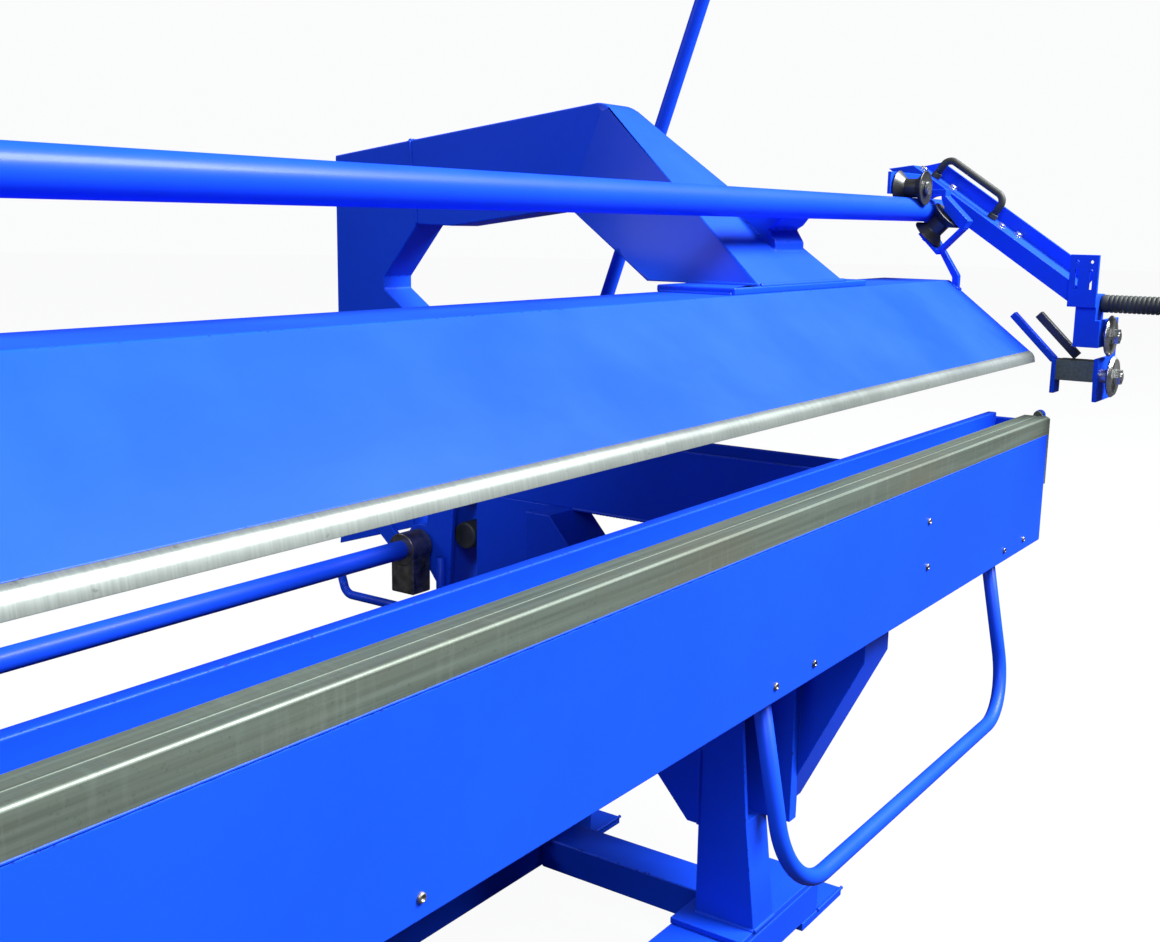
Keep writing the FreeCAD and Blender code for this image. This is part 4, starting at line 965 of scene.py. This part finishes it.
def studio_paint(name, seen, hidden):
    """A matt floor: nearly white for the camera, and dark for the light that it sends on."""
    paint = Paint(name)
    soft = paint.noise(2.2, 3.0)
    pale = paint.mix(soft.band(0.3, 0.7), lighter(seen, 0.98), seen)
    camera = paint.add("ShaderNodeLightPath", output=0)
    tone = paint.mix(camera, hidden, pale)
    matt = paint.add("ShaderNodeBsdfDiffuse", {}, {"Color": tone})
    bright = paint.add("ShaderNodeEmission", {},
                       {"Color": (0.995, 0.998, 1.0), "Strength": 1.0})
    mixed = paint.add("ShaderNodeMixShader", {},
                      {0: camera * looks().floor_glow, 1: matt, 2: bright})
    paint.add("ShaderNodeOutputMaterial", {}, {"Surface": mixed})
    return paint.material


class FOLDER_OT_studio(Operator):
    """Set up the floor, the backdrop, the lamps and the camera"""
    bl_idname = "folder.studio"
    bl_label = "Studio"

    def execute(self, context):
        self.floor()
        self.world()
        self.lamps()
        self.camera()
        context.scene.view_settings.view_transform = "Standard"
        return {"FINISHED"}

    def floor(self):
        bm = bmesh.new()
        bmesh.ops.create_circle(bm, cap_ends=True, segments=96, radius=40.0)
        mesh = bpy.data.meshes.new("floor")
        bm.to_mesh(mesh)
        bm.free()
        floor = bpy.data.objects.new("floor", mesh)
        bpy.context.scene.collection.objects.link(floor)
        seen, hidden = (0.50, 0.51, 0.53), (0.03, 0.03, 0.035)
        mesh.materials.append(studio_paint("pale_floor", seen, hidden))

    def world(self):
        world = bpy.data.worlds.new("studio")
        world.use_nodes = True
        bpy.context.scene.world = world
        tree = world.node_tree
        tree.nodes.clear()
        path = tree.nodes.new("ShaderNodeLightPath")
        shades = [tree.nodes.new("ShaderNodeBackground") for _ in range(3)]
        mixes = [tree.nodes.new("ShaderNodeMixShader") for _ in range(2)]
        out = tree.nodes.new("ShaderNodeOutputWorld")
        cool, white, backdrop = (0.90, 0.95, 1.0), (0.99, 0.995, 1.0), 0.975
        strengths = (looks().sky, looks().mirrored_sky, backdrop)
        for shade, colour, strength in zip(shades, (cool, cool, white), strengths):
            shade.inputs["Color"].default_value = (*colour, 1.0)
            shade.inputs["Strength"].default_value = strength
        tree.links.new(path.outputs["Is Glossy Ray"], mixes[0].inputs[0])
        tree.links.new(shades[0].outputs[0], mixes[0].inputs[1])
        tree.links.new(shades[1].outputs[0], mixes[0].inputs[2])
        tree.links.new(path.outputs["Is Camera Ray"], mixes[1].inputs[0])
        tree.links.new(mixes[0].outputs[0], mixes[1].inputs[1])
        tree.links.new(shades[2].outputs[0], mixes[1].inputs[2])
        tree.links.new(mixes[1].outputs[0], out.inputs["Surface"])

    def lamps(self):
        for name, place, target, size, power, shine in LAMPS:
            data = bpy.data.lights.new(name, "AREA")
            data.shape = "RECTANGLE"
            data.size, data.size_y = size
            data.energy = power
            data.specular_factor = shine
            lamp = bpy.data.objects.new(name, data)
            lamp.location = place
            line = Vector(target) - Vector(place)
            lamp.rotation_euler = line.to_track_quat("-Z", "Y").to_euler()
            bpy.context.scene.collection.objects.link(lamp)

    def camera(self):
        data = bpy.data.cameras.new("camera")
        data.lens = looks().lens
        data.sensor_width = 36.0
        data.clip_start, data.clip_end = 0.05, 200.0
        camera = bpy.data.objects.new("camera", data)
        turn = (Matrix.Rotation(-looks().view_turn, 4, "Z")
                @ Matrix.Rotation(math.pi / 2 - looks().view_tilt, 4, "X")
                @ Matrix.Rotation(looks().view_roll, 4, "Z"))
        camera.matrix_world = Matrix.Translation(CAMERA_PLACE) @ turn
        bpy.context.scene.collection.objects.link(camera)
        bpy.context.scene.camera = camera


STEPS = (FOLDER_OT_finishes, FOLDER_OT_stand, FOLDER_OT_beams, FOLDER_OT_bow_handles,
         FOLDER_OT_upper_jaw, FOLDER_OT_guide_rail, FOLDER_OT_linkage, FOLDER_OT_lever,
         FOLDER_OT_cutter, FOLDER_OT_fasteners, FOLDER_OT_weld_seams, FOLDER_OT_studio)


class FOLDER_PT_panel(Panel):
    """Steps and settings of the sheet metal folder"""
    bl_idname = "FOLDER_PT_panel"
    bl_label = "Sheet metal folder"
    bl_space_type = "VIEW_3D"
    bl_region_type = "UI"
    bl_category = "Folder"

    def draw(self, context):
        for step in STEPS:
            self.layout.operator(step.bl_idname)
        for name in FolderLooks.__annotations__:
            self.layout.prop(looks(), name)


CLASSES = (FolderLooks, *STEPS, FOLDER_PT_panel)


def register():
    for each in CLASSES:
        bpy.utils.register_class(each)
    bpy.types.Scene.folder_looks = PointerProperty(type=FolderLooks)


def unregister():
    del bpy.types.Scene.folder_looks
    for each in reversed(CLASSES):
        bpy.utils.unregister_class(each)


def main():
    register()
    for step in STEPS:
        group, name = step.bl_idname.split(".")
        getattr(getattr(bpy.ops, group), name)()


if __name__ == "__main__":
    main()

---+---

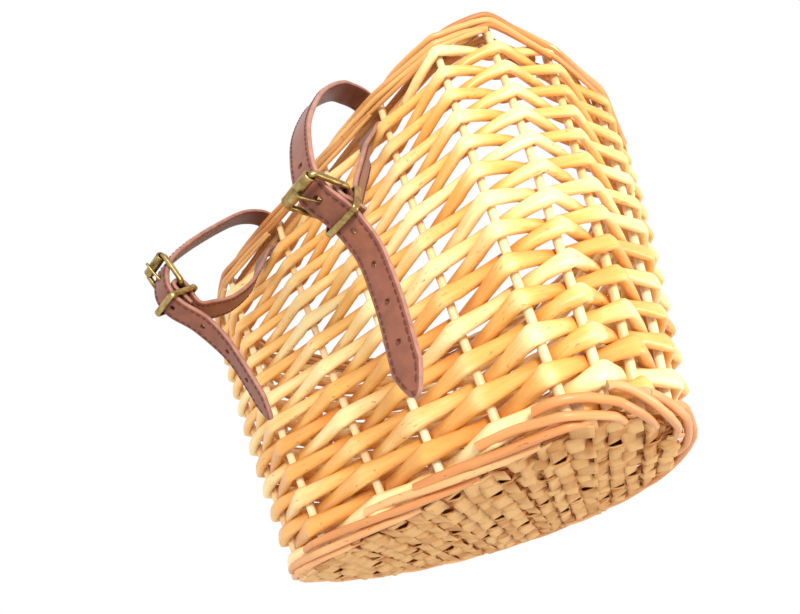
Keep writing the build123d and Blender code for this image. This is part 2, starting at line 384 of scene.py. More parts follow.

---+---

## GIVEN TASK
In the listing, find every line with the word "starting" and state how many there are, nothing more.

## SOLUTION FOR THIS EXERCISE
2